2006: His record of 59-21 and five straight playoff appearances made Donovan McNabb a no-brainer for the honors. After mocking the curse he suffered a “sports hernia” in the first game and had surgery after the ninth game. They finished last in the division.

2007: This is Shaun.

2008: Vince Young was the first rookie on the game. He hurt his leg in the fifth game and missed the next week; this was the first time in his entire life of football that he missed a game due to injury.  

Pretty compelling evidence. This may not be enough in a court-of-law, but you must admit that this seems to happen a lot.

  Another explanation is this: the players on the cover usually have gone above and beyond the season before, and they are more likely to be run down. Either way, it is a pattern.  

3. The End of His Prime: Shaun signed his contract when he was 28. I will give examples why this was a bad time to do it. The following is a list of star backs and how many seasons of 1,000-yards they had AFTER their 28 th birthday – circumstances are not important to these numbers! You will note that it is the “superstars” that had great careers past their prime. (+ = Hall of Fame)

Marcus Allen +: 0

Earl Campbell +: 0

Marshall Faulk : 0

Jerome Bettis : 1

Jim Brown +: 1  

Eric Dickerson +: 1

O.J. Simpson +: 1

Steve Van Buren +: 1

Corey Dillon : 2        

Franco Harris +: 2

Barry Sanders +: 2

Thurman Thomas +: 2

Tony Dorsett +: 3

Curtis Martin : 3

Walter Payton +: 4   

Emmitt Smith : 4


Shaun has zero seasons of 1,000-yards post-28. He is, however, 25 th on the all-time list ahead of Hall of Fame players such as: Campbell, Van Buren, Hugh McElhenny and Larry Csonka.  

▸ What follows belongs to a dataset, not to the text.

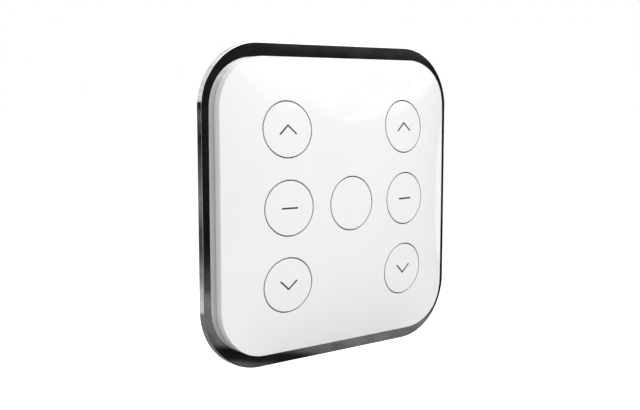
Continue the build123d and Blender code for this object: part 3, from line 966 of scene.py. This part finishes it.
# %% Marks on six keys
def stroke_outline(start, end, round_steps=10, line_steps=12):
    """Outline of one stroke, and the point of its centre line that each outline point belongs to.

    The centre line's share goes from start to end and back, and waits at each end while the
    outline turns half a circle round it. An outline point is its centre point plus the stroke's
    radius times a direction.
    """
    start, end = np.array(start), np.array(end)
    facing = atan2(end[1] - start[1], end[0] - start[0])
    side = np.linspace(0, 1, line_steps + 1)[1:-1]
    wait = np.ones(round_steps)
    share = np.concatenate([0 * wait, side, wait, side[::-1]])
    turn = facing + np.concatenate([
        np.linspace(pi / 2, 3 * pi / 2, round_steps), np.full(len(side), 3 * pi / 2),
        np.linspace(-pi / 2, pi / 2, round_steps), np.full(len(side), pi / 2),
    ])
    spine = start + share[:, None] * (end - start)
    return spine + mark_stroke / 2 * np.stack([np.cos(turn), np.sin(turn)], axis=-1), spine


def stroke_patch(x0, z0, start, end, proud, shoulder=0.9, edge_share=0.3):
    """A stroke as rows from its middle line over its top, down its sides and back underneath.

    A row has the share of the way from middle line to outline, and its depth behind the crown.
    """
    outline, spine = stroke_outline(start, end)
    rows = []
    for share, depth in [
        (0.0, -proud), (shoulder, -proud), (1.0, -proud * edge_share),
        (1.0, mark_sunk), (0.0, mark_sunk),
    ]:
        flat = spine + share * (outline - spine)
        rows.append(on_crown(x0 + flat[:, 0], z0 + flat[:, 1], depth))
    return patch(np.stack(rows))


for key in key_places:
    if key == "centre":
        continue
    x0, z0 = key_places[key]
    line = mark_lines[key.split("_")[1]]
    strokes = [
        stroke_patch(x0, z0, start, end, mark_proud + mark_proud_step * i)
        for i, (start, end) in enumerate(zip(line, line[1:]))
    ]
    piece(
        "mark_" + key, strokes, "button_" + key, mark_grey,
        stands_for=["legend_" + key], sharp=70,
    )

# %% [markdown]
# ## The studio
#
# A white product on white needs care: the light must be soft and come mostly from the front and
# above, and chrome shows whatever stands around it. The world is white to the eye, to mirrors and
# through glass, and dimmer as a lamp.


# %% World
def make_world(ambient):
    """White where it is seen, mirrored or seen through glass, and a soft even light elsewhere."""
    world = bpy.data.worlds.new("studio_white")
    bpy.context.scene.world = world
    world.use_nodes = True
    tree = world.node_tree
    shader = tree.nodes["Background"]
    shader.inputs["Color"].default_value = (1, 1, 1, 1)
    path = add_node(tree, "ShaderNodeLightPath").outputs
    seen = path["Is Camera Ray"]
    for ray in ("Is Glossy Ray", "Is Transmission Ray"):
        either = add_node(tree, "ShaderNodeMath", {0: seen, 1: path[ray]}, operation="MAXIMUM")
        seen = either.outputs["Value"]
    level = add_node(tree, "ShaderNodeMapRange", {"Value": seen, "To Min": ambient, "To Max": 1.0})
    tree.links.new(level.outputs["Result"], shader.inputs["Strength"])
    return world


print("world", make_world(ambient=0.27).name)

# %% [markdown]
# The floor looks white to the camera, but keeps the shadow. Its own glow rises with distance, so
# that its far end meets the white world.


# %% Floor
def make_floor(height, size=40.0, steps=8, near=0.45, far=0.85, near_glow=0.60, far_glow=0.93):
    """A wide pale floor, white to the eye and to mirrors, that keeps a soft shadow near the object."""
    across = np.linspace(-size / 2, size / 2, steps + 1)
    x, y = np.meshgrid(across, across)
    grid = np.stack([x, y, np.full_like(x, height)], axis=-1)
    floor = new_object("studio_floor", *patch(grid, round_trip=False))
    finish = Finish("floor_white", (0.5, 0.5, 0.5), 1.0)
    finish.shader.inputs["Specular IOR Level"].default_value = 0.0
    finish.shader.inputs["Emission Color"].default_value = (1, 1, 1, 1)
    path = finish.node("ShaderNodeLightPath").outputs
    seen = finish.node(
        "ShaderNodeMath", {0: path["Is Camera Ray"], 1: path["Is Glossy Ray"]}, operation="MAXIMUM",
    ).outputs["Value"]
    distance = finish.node("ShaderNodeVectorMath", {0: finish.place}, operation="LENGTH")
    glow = finish.spread(distance.outputs["Value"], near_glow, far_glow, near, far)
    level = finish.node("ShaderNodeMath", {0: seen, 1: glow}, operation="MULTIPLY")
    finish.tree.links.new(level.outputs["Value"], finish.shader.inputs["Emission Strength"])
    floor.data.materials.append(finish.material)
    return floor


floor = make_floor(-0.3)
print("floor at", floor.bound_box[0][2], "m")

# %% [markdown]
# Chrome on white is photographed with dark cards round the set, or it would vanish into the
# background. Here curved cards stand round the object. They show in reflections only: they cast
# no shadow and light nothing. A card's tone changes with height, tilted a little, like the dark
# end of a room above a pale table, and a slow noise makes its borders uneven.


# %% Cards that only reflections show
def make_card(
    name, tones, radius, start, end, low, high, tilt, unrest,
    patch_scale=70, patch_depth=0.3, foot=None, columns=49, rows=9,
):
    """Part of a cylinder round the object, between two angles about Z in degrees.

    A foot is a smaller radius that the card's lowest row runs in to, along the floor. The tone
    follows the height less the tilt times x, plus a little noise. Noise of the patch scale
    multiplies it by one, less or more a patch depth. Tones are pairs of such a height and a
    strength, from the lowest up.
    """
    turn = np.radians(np.linspace(start, end, columns))
    height = np.linspace(low, high, rows)
    reach = np.full(len(height), radius)
    if foot is not None:
        height = np.append(low, height)
        reach = np.append(foot, reach)
    turn, height = np.meshgrid(turn, height)
    reach = reach[:, None]
    grid = np.stack([reach * np.cos(turn), reach * np.sin(turn), height], axis=-1)
    card = new_object(name, *patch(grid, round_trip=False))
    finish = Finish(name + "_felt", (0, 0, 0), 1.0)
    split = finish.node("ShaderNodeSeparateXYZ", {"Vector": finish.place})
    tilted = finish.node(
        "ShaderNodeMath", {0: split.outputs["X"], 1: -tilt, 2: split.outputs["Z"]},
        operation="MULTIPLY_ADD",
    ).outputs["Value"]
    cloud = finish.noise(8.0, detail=8, rough=0.6)
    uneven = finish.node(
        "ShaderNodeMath", {0: cloud, 1: unrest, 2: tilted}, operation="MULTIPLY_ADD",
    ).outputs["Value"]
    centred = unrest / 2
    first, last = tones[0][0], tones[-1][0]
    place = finish.spread(uneven, 0.0, 1.0, first + centred, last + centred)
    stops = [((h - first) / (last - first), (tone, tone, tone)) for h, tone in tones]
    patchy = finish.spread(finish.noise(patch_scale, detail=6), 1 - patch_depth, 1 + patch_depth)
    glow = finish.node("ShaderNodeEmission", {"Color": finish.ramp(place, stops), "Strength": patchy})
    out = finish.tree.nodes["Material Output"]
    finish.tree.links.new(glow.outputs["Emission"], out.inputs["Surface"])
    card.data.materials.append(finish.material)
    for ray in ("camera", "diffuse", "shadow", "transmission", "volume_scatter"):
        setattr(card, "visible_" + ray, False)
    print(card.name, "with", len(tones), "tones")


# %% [markdown]
# The front card is dark, so the frame's flat front reads as black, with paler bands low down.
# The card above it is pale and patchy, and gives the crown its soft mirrored clouds. The card on
# the left and behind shades the frame's outer edge and the cover's side, and is pale at the top.

# %% The three cards
front_tones = [
    (-0.172, 0.11), (-0.163, 0.11), (-0.159, 0.012), (-0.151, 0.009), (-0.147, 0.13),
    (-0.138, 0.17), (-0.130, 0.21), (-0.118, 0.17), (-0.109, 0.23), (-0.105, 0.19),
    (-0.100, 0.085), (-0.087, 0.055), (-0.078, 0.022), (-0.065, 0.010), (0.020, 0.013),
    (0.108, 0.017), (0.116, 0.05),
]
above_tones = [(0.18, 0.02), (0.235, 0.15), (0.246, 1.15), (0.30, 1.3), (0.45, 2.0)]
left_tones = [
    (-0.29, 0.20), (-0.275, 0.22), (-0.240, 0.64), (-0.205, 0.58), (-0.180, 0.28), (-0.155, 0.10),
    (-0.130, 0.06), (-0.112, 0.12), (-0.100, 0.20), (-0.085, 0.17), (-0.045, 0.09), (-0.020, 0.02),
    (-0.003, 0.07), (0.016, 0.11), (0.050, 0.02), (0.115, 0.03), (0.119, 0.83), (0.60, 0.86),
]
make_card(
    "dark_card_front", front_tones, radius=0.55, start=-180, end=-12, low=-0.29, high=0.10,
    tilt=-0.13, unrest=0.004, foot=0.1,
)
make_card(
    "pale_card_above", above_tones, radius=0.55, start=-180, end=-12, low=0.10, high=0.50,
    tilt=-0.35, unrest=0.40, patch_scale=17, patch_depth=0.85,
)
make_card(
    "grey_card_left", left_tones, radius=0.9, start=40, end=170, low=-0.29, high=0.60,
    tilt=0.0, unrest=0.012, foot=0.1,
)

# %% [markdown]
# Lamps are large and soft. The key lamp hangs in front, above and to the right. Weaker ones on
# the left keep the side of the cover from going grey, and one behind shows the wall plate. Their
# power follows from the share of full light that each gives, so a lamp can move and keep it.


# %% Lamps
def make_lamp(name, place, target, size, level):
    """A square soft box aimed at a target, whose power gives a share of full light there.

    A box of power P at distance d lights a facing surface by P over pi d squared, and a white
    surface shows white at pi, so the power for a share is the share times pi squared d squared.
    """
    data = bpy.data.lights.new(name, "AREA")
    data.shape = "SQUARE"
    data.size = size
    towards = Vector(target) - Vector(place)
    data.energy = level * pi ** 2 * towards.length_squared
    lamp = bpy.data.objects.new(name, data)
    lamp.location = place
    lamp.rotation_euler = towards.to_track_quat("-Z", "Y").to_euler()
    bpy.context.scene.collection.objects.link(lamp)
    print(name, round(data.energy, 2), "W")


aim = (0.0, -0.01, 0.0)
make_lamp("key_lamp", (0.45, -1.0, 0.95), aim, size=1.6, level=0.96)
make_lamp("fill_lamp", (-0.75, -1.0, 0.35), aim, size=1.1, level=0.36)
make_lamp("side_lamp", (-1.1, 0.3, 0.15), aim, size=0.9, level=0.22)
make_lamp("back_lamp", (0.9, 1.1, 0.8), aim, size=0.9, level=0.5)

# %% [markdown]
# ## The camera
#
# The photograph was taken from the left, a little above, and quite close: the near side is
# clearly taller than the far one. The camera's place and lens were found by matching the outline
# and the seven keys.

# %% Camera
look_down = 6.396
look_right = 38.345
lens = bpy.data.cameras.new("camera")
lens.lens = 54.08
lens.sensor_width = 36.0
lens.clip_start = 0.01
lens.clip_end = 100.0
camera = bpy.data.objects.new("camera", lens)
camera.location = (-0.16891, -0.21386, 0.0288)
camera.rotation_euler = (radians(90 - look_down), 0.0, radians(-look_right))
bpy.context.scene.collection.objects.link(camera)
bpy.context.scene.camera = camera
bpy.context.scene.view_settings.view_transform = "Standard"
print("camera", round(camera.location.length, 3), "m from the origin")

He signs a contract that is seen as one of the biggest in the history of the league and he gets railed for it. Well, his numbers showed he should receive it. His yards say so and his rushing touchdown numbers rank him number seven on the all-time list ahead of Sanders, Bettis, Harris, Dickerson, Dillon and Dorsett. All of the eligible players ahead of him on the list are in the Hall of Fame, so why is he such a bad player? Why has the world turned against him when he has done everything that was expected of him? If you think he is soft, then that is your own issue - you try getting hit by a 270-lb man 35 times a game.

The problem he faced was this mixture of three problematic situations that created a tidal wave that swept him right out of Seattle.

Thank you, Shaun for all you have done in Seattle. Your last seasons may have been rough, but I will never forget what you have done for the Seahawks.